I suspect that, as a conservative once tasked with representing a Republican administration to a largely Democratic cohort, Troy has his own frustrations with rabbis who take political stands. But he is also defending Jewish tradition against cheap politicization. “The mandate of religious leaders is to convey to their communities spiritual encouragement and the wisdom of the ages,” he writes. “For the other stuff, there’s cable news.”
But it is also the mandate of rabbis to make that wisdom relevant and essential. I’m not sure how seriously people would take a faith tradition that doesn’t offer guidance on, say, waging war or addressing poverty or protecting the vulnerable. “You shall not wrong or oppress a resident alien, for you were aliens in the land of Egypt,” commands the Torah. “You shall not abuse any widow or orphan.” These aren’t mild personal suggestions, but strict injunctions to include justice and charity within a polity.

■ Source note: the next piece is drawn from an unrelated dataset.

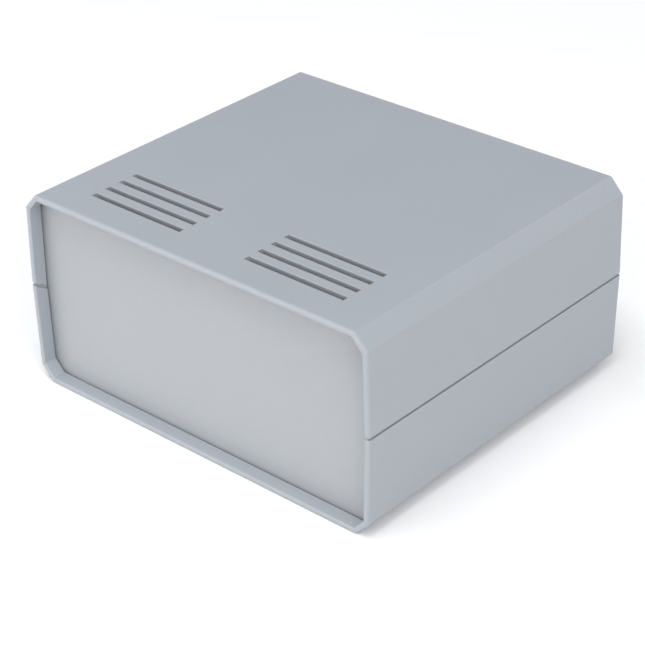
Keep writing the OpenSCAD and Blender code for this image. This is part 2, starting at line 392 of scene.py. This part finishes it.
def buildMoulding(node, name, material, edges):
    # stands for a solid, with its outside edges broken and its faces shaded evenly
    piece = copySolid(node, name)
    joinFlatFaces(piece, edges)
    markOutsideEdges(piece, edges)
    rounding = piece.modifiers.new("brokenEdges", "BEVEL")
    rounding.limit_method = "WEIGHT"
    rounding.width = edges["round"]
    rounding.segments = edges["segments"]
    rounding.use_clamp_overlap = False
    bpy.ops.object.modifier_apply(modifier="brokenEdges")
    bpy.ops.object.shade_smooth_by_angle(angle=math.radians(edges["smoothAngle"]))
    evened = piece.modifiers.new("evenNormals", "WEIGHTED_NORMAL")
    evened.keep_sharp = True
    bpy.ops.object.modifier_apply(modifier="evenNormals")
    piece.data.materials.clear()
    piece.data.materials.append(material)
    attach(piece, "root")
    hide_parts(node)


buildMoulding("bottom_shell", "bottomMoulding", shellPlastic, shellEdges)
buildMoulding("top_shell", "topMoulding", shellPlastic, shellEdges)
buildMoulding("front_panel", "frontPlate", panelPlasticPaintedLight, panelEdges)
buildMoulding("rear_panel", "rearPlate", panelPlasticPaintedLight, panelEdges)
print("mouldings ready")


# the screws stand on their heads: z runs from the head to the point
screwLook = {
    "headWidth": 0.0056,
    "headHeight": 0.0023,
    "coreWidth": 0.0026,
    "length": 0.020,
    "tip": 0.002,
    "threadDepth": 0.00035,
    "threadPitch": 0.0012,
    "threadStart": 0.0012,
    "crossLength": 0.003,
    "crossWidth": 0.0007,
    "crossDepth": 0.0013,
    "crossTaper": 0.55,
    "sides": 48,
    "rimSteps": 6,
    "threadSteps": 24,
    "smoothAngle": 35,
}


def selectByHeight(piece, low, high):
    # in edit mode, selects the points whose height lies between low and high
    bpy.ops.mesh.select_all(action="DESELECT")
    bpy.ops.mesh.select_mode(type="VERT")
    mesh = bmesh.from_edit_mesh(piece.data)
    for corner in mesh.verts:
        corner.select = low <= corner.co.z <= high
    mesh.select_flush(True)
    bmesh.update_edit_mesh(piece.data)


def settle(piece):
    makeActive(piece)
    bpy.ops.object.transform_apply(location=True, rotation=True, scale=True)


def buildScrewHead(look):
    # drum with a rounded rim below and a tapered cross recess
    height = look["headHeight"]
    tiny = height / 100
    clearSelection()
    bpy.ops.mesh.primitive_cylinder_add(
        vertices=look["sides"],
        radius=look["headWidth"] / 2,
        depth=height,
        location=(0, 0, height / 2),
    )
    head = bpy.context.object
    settle(head)
    bpy.ops.object.mode_set(mode="EDIT")
    selectByHeight(head, -tiny, tiny)
    bpy.ops.mesh.bevel(offset=height / 2, segments=look["rimSteps"], affect="EDGES")
    bpy.ops.object.mode_set(mode="OBJECT")
    clearSelection()
    bpy.ops.mesh.primitive_cube_add(size=1, location=(0, 0, 0))
    bit = bpy.context.object
    bit.scale = (look["crossWidth"], look["crossWidth"], 2 * look["crossDepth"])
    settle(bit)
    bpy.ops.object.mode_set(mode="EDIT")
    bpy.ops.mesh.select_mode(type="FACE")
    bpy.ops.mesh.select_all(action="DESELECT")
    mesh = bmesh.from_edit_mesh(bit.data)
    for face in mesh.faces:
        face.select = abs(face.normal.z) < 0.5
    bmesh.update_edit_mesh(bit.data)
    reach = (look["crossLength"] - look["crossWidth"]) / 2
    bpy.ops.mesh.extrude_faces_move(TRANSFORM_OT_shrink_fatten={"value": reach})
    selectByHeight(bit, look["crossDepth"] / 2, look["crossDepth"] * 2)
    taper = look["crossTaper"]
    bpy.ops.transform.resize(value=(taper, taper, 1), center_override=(0, 0, 0))
    bpy.ops.mesh.select_all(action="SELECT")
    bpy.ops.mesh.normals_make_consistent(inside=False)
    bpy.ops.object.mode_set(mode="OBJECT")
    recess = head.modifiers.new("recess", "BOOLEAN")
    recess.operation = "DIFFERENCE"
    recess.object = bit
    makeActive(head)
    bpy.ops.object.modifier_apply(modifier="recess")
    makeActive(bit)
    bpy.ops.object.delete()
    return head


def buildScrewShank(look):
    # core with a point, sunk a little into the head
    sunk = look["headHeight"] / 4
    straight = look["length"] - look["tip"] + sunk
    clearSelection()
    bpy.ops.mesh.primitive_cylinder_add(
        vertices=look["sides"],
        radius=look["coreWidth"] / 2,
        depth=straight,
        location=(0, 0, look["headHeight"] - sunk + straight / 2),
    )
    shank = bpy.context.object
    settle(shank)
    top = look["headHeight"] + look["length"] - look["tip"]
    bpy.ops.object.mode_set(mode="EDIT")
    selectByHeight(shank, top - look["tip"] / 10, top + look["tip"])
    bpy.ops.mesh.extrude_region_move(TRANSFORM_OT_translate={"value": (0, 0, look["tip"])})
    bpy.ops.mesh.merge(type="CENTER")
    bpy.ops.object.mode_set(mode="OBJECT")
    return shank


def buildScrewThread(look):
    # three-sided ridge wound round the core, closed at both ends
    turns = int((look["length"] - look["tip"] - look["threadStart"]) / look["threadPitch"])
    clearSelection()
    bpy.ops.mesh.primitive_circle_add(vertices=3, radius=look["threadDepth"], location=(0, 0, 0))
    thread = bpy.context.object
    thread.rotation_euler = (0, 0, -math.pi / 2)  # one corner points along X
    settle(thread)
    thread.rotation_euler = (math.pi / 2, 0, 0)  # the profile stands upright
    thread.location = (look["coreWidth"] / 2, 0, look["headHeight"] + look["threadStart"])
    settle(thread)
    winding = thread.modifiers.new("winding", "SCREW")
    winding.axis = "Z"
    winding.angle = 2 * math.pi
    winding.screw_offset = look["threadPitch"]
    winding.iterations = turns
    winding.steps = look["threadSteps"]
    winding.render_steps = look["threadSteps"]
    makeActive(thread)
    bpy.ops.object.modifier_apply(modifier="winding")
    bpy.ops.object.mode_set(mode="EDIT")
    bpy.ops.mesh.select_all(action="SELECT")
    bpy.ops.mesh.fill_holes(sides=4)
    bpy.ops.mesh.normals_make_consistent(inside=False)
    bpy.ops.object.mode_set(mode="OBJECT")
    return thread


def joinPieces(parts):
    makeActive(parts[0])
    for part in parts[1:]:
        part.select_set(True)
    bpy.ops.object.join()
    return bpy.context.object


def buildScrews(look):
    # one screw, then copies of it at the corners of the solids' own box
    screw = joinPieces([buildScrewHead(look), buildScrewShank(look), buildScrewThread(look)])
    makeActive(screw)
    bpy.ops.object.shade_smooth_by_angle(angle=math.radians(look["smoothAngle"]))
    low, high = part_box("case_screws")
    across = high[0] - look["headWidth"] / 2
    along = high[1] - look["headWidth"] / 2
    placed = []
    for x, y in ((across, along), (-across, along), (-across, -along), (across, -along)):
        makeActive(screw)
        bpy.ops.object.duplicate()
        bpy.ops.transform.translate(value=(x, y, low[2]))
        bpy.ops.object.transform_apply(location=True, rotation=True, scale=True)
        placed.append(bpy.context.object)
    makeActive(screw)
    bpy.ops.object.delete()
    screws = joinPieces(placed)
    screws.name = "caseScrews"
    screws.data.name = "caseScrews"
    screws.data.materials.clear()
    screws.data.materials.append(screwSteel)
    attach(screws, "root")
    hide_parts("case_screws")


buildScrews(screwLook)
print("screws ready")


studio = {
    "floorSize": 6,
    "floorColour": (0.94, 0.94, 0.94, 1),
    "floorRoughness": 0.9,
    "worldColour": (1, 1, 1, 1),
    "worldStrength": 0.15,
    "lampTarget": (0, 0, 0.03),
}

bpy.ops.mesh.primitive_plane_add(size=studio["floorSize"], location=(0, 0, cadBox[0][2]))
floor = bpy.context.object
floor.name = "floor"
floorPaper = bpy.data.materials.new("floorPaper")
floorPaper.use_nodes = True
paper = floorPaper.node_tree.nodes["Principled BSDF"]
paper.inputs["Base Color"].default_value = studio["floorColour"]
paper.inputs["Roughness"].default_value = studio["floorRoughness"]
floor.data.materials.append(floorPaper)

world = bpy.data.worlds.new("studio")
world.use_nodes = True
backdrop = world.node_tree.nodes["Background"]
backdrop.inputs["Color"].default_value = studio["worldColour"]
backdrop.inputs["Strength"].default_value = studio["worldStrength"]
scene.world = world

coolWhite = (0.95, 0.975, 1)
warmWhite = (1, 0.985, 0.955)
squareSize = (1.4, 1.4)
lampLooks = {
    "overhead": {"at": (0, -0.42, 1.6), "size": (1, 0.8), "power": 13.2, "colour": coolWhite},
    "keyBox": {"at": (0.9, -1.1, 1.6), "size": squareSize, "power": 13.7, "colour": (1, 1, 1)},
    "rightBox": {"at": (1.7, -0.6, 0.9), "size": squareSize, "power": 16.5, "colour": (1, 0.985, 0.98)},
    "leftBox": {"at": (-1.8, 0.2, 0.9), "size": squareSize, "power": 10.5, "colour": coolWhite},
    "rearBox": {"at": (0.2, 1.9, 0.9), "size": squareSize, "power": 11.2, "colour": coolWhite},
    "frontStrip": {"at": (-0.75, -1.3, 0.32), "size": (1.2, 0.5), "power": 10.1, "colour": warmWhite},
}


def addLamp(name, look, target):
    lamp = bpy.data.lights.new(name, "AREA")
    lamp.shape = "RECTANGLE"
    lamp.size, lamp.size_y = look["size"]
    lamp.energy = look["power"]
    lamp.color = look["colour"]
    holder = bpy.data.objects.new(name, lamp)
    holder.location = look["at"]
    towards = Vector(target) - Vector(look["at"])
    holder.rotation_euler = towards.to_track_quat("-Z", "Y").to_euler()
    scene.collection.objects.link(holder)


for lampName, lampLook in lampLooks.items():
    addLamp(lampName, lampLook, studio["lampTarget"])

cameraLook = {
    "place": (0.38067, -0.4276, 0.35521),
    "turn": 41.818,
    "tilt": 30.406,
    "roll": -1.148,
    "lens": 111.4995,
    "sensor": 36,
    "nearest": 0.01,
    "farthest": 20,
}
eye = bpy.data.cameras.new("camera")
eye.sensor_width = cameraLook["sensor"]
eye.lens = cameraLook["lens"]
eye.clip_start = cameraLook["nearest"]
eye.clip_end = cameraLook["farthest"]
camera = bpy.data.objects.new("camera", eye)
turned = Matrix.Rotation(math.radians(cameraLook["turn"]), 4, "Z")
tilted = Matrix.Rotation(math.radians(90 - cameraLook["tilt"]), 4, "X")
rolled = Matrix.Rotation(math.radians(cameraLook["roll"]), 4, "Z")
camera.matrix_world = Matrix.Translation(cameraLook["place"]) @ turned @ tilted @ rolled
scene.collection.objects.link(camera)
scene.camera = camera
print("studio ready")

“Spiritual encouragement” also carries the whiff of the “soft-core spirituality” that another conservative, David Brooks, has condemned. By me, Brooks overdoes his preference for “fire-and-brimstone” over the “easygoing narcissism” of contemporary spiritual practice. But I also don’t think that a religious tradition that has inspired millennia of debate among theologians, philosophers, law professors, and historians was merely meant to teach us to be nicer people. If Torah doesn’t help us create a better society or battle widespread, systemic injustice, what’s the point?
I don’t turn to rabbis to tell me how to vote, but I do look to them to show me the ways Torah can inform all that we say and do. When it comes to politics, I am not asking rabbis to give me the right answer, but to help me ask the right questions. The rabbis’ challenge is to do this without turning the bima into a bully pulpit.
And if they can’t engage with questions of policy? That’s Judaism’s loss. As Prinz sermonized, “I was never able to conceive of religion, and certainly not of Judaism, as something that could continue to exist in splendid isolation.”